Vermont: State lawmakers have put forward competing climate bills− a Green New Deal bill that would tax the state’s wealthiest to fund climate initiatives and the Global Warming Solutions Act, which would codify the state’s greenhouse gas targets—which currently include reducing emissions 80% to 95% from 1990 levels by 2050—into law. As of now, the Global Warming Solutions Act seems to have more steam.
Vermont is also among the 12 founding states of the promising Transportation and Climate Initiative (TCI), but already faces speculation that Governor Phil Scott poses a flight risk because TCI is considering a fuel emissions cap-and-trade program similar to California’s Low Carbon Fuel Standard. The governor is worried about increased fuel costs, but those costs would create critical funding for clean transportation projects for the consortium.

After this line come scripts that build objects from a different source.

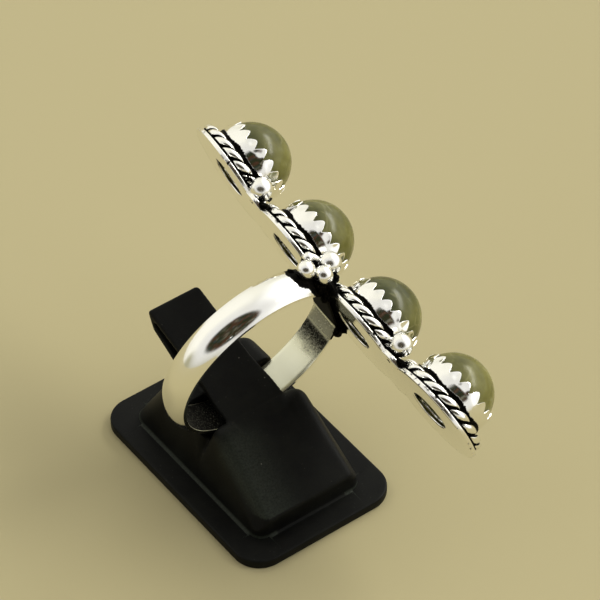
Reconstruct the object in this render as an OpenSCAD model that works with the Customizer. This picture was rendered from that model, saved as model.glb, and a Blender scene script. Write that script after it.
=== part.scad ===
// Full-finger ring with four round high-dome stones in saw-tooth bezels, on a
// plain black slotted display stand. Millimetres, +Z up. The origin is the centre
// of the stand's underside, -Y is the front with the low end of its ramp.

/* [Shank] */
// Inside diameter of the finger loop
finger_d = 18; // [16:0.5:21]
// Width of the half-round band
shank_w = 3.4; // [2.5:0.1:4.5]
// Thickness of the band at its crown
shank_t = 1.1; // [0.9:0.1:1.6]
// Thickness of the band at its two edges
shank_edge_t = 0.4; // [0.2:0.1:0.6]
// Height of the flat soldered under the head, from the loop's centre to its inside
tab_h = 8.05; // [7.8:0.05:8.2]

/* [Head] */
// Height of the back plates' undersides, from the loop's centre
plate_h = 8.7; // [8.5:0.05:8.9]
// Diameter of each round back plate
disc_d = 11.3; // [11:0.1:12]
// Thickness of the back plates
disc_t = 0.45; // [0.4:0.05:0.8]
// Distance between neighbouring stones
pitch = 10.6; // [10.6:0.1:11]
// Angle by which each plate turns away from the one beside it
bend = 2.3; // [0:0.1:4]
// Diameter of the open back under each stone
back_hole_d = 4.4; // [3.6:0.1:4.8]

/* [Rope rims] */
// Diameter of each of the two wires in the rope
wire_d = 0.64; // [0.5:0.02:0.64]
// Radius of the rope's centre line round the stone
rope_r = 4.86; // [4.84:0.01:4.9]
// Full twists in the rim of each stone
rope_turns = [10, 10, 10, 9]; // [6:1:10]

/* [Bezels] */
// Outside diameter of the bezel cup
bezel_d = 8.4; // [8.3:0.05:8.4]
// Thickness of the cup's wall
bezel_t = 0.2; // [0.15:0.05:0.25]
// Height of the notches between the teeth above the plate's underside
valley_h = 3.2; // [3:0.1:3.4]
// Height of the teeth above those notches
tooth_h = 0.8; // [0.4:0.1:0.9]
// Teeth round one bezel
teeth = 19; // [14:1:22]
// Height of the ledge that the stone sits on, above the plate's underside
seat_h = 1.45; // [1:0.05:1.8]
// Inside diameter of that ledge
ledge_d = 6.8; // [6.4:0.1:7]

/* [Stones] */
// Diameter of the dome
stone_d = 7.9; // [7.4:0.05:7.9]
// Height of the dome's top above the plate's underside
stone_top_h = 6.6; // [6:0.05:7]
// Gap between a stone and its bezel
stone_gap = 0.05; // [0.03:0.01:0.1]

/* [Granules] */
// Diameter of the two small balls on each side of the middle
ball_d = 1.9; // [1.4:0.02:2]
// Diameter of the large balls
big_ball_d = 2.4; // [1.8:0.1:2.4]

/* [Place on the stand] */
// Distance of the loop's centre to the right of the stand's middle
ring_x = 0.3; // [0:0.1:1]
// Distance of the loop's centre in front of the stand's middle
ring_front = 0.7; // [0.5:0.1:1]
// Height of the loop's centre
ring_z = 15.2; // [15:0.1:16]
// Angle by which the head leans over to the right
ring_lean = 69.4; // [60:0.1:75]
// Slope of the finger's axis down towards the front
ring_slope = 13.85; // [12:0.05:15]
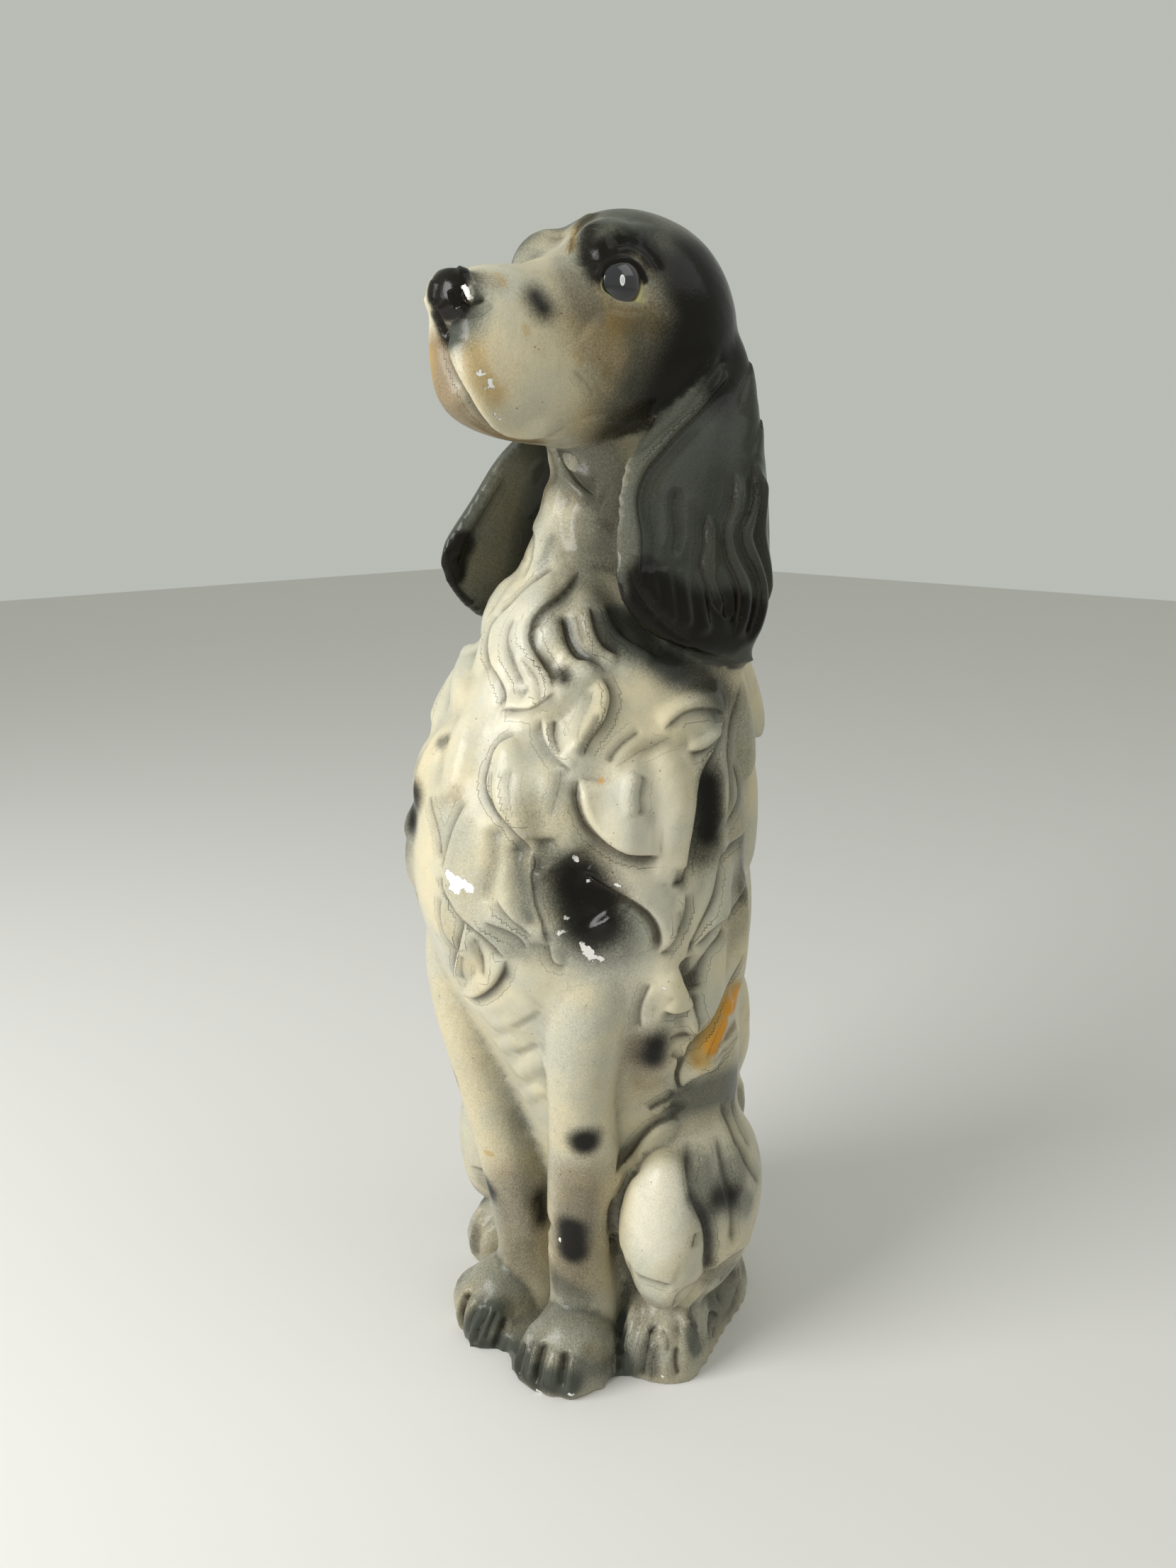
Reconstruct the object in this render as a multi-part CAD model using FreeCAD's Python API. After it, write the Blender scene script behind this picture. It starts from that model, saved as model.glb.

It’s similar to the concept of a feebate but at a programmatic level, and in California the funding has successfully incited transportation electrification. Vermont has also proposed an energy efficiency bill, which would allow the state’s energy efficiency utilities to use part of their budget on emissions reduction efforts for space heating/cooling and transportation. While it remains unclear what exactly will be politically achievable, enough momentum exists to suggest Vermont could enact significant climate policy this year.
California’s climate leadership helps other states decarbonize
California has lead the way among U.S. states for years on policies that cut emissions and boost a clean-energy economy, and its leadership is paying dividends inside and beyond the state line.

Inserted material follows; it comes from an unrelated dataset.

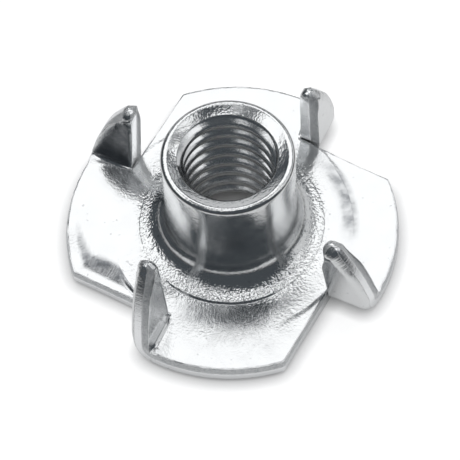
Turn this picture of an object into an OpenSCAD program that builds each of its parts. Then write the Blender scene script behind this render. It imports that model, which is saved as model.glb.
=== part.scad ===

California should continue its climate leadership by doubling its emissions reductions pace, and follower states should ratchet up accordingly. As the economic and climate value of such policies becomes increasingly clear, even more states across the country are poised to enact strong clean energy policies—and doing so requires no great feat of imagination.
For climate-conscious policymakers and leaders, all that’s needed for inspiration is looking to the models being created in California and increasingly implemented by East Coast states and cities.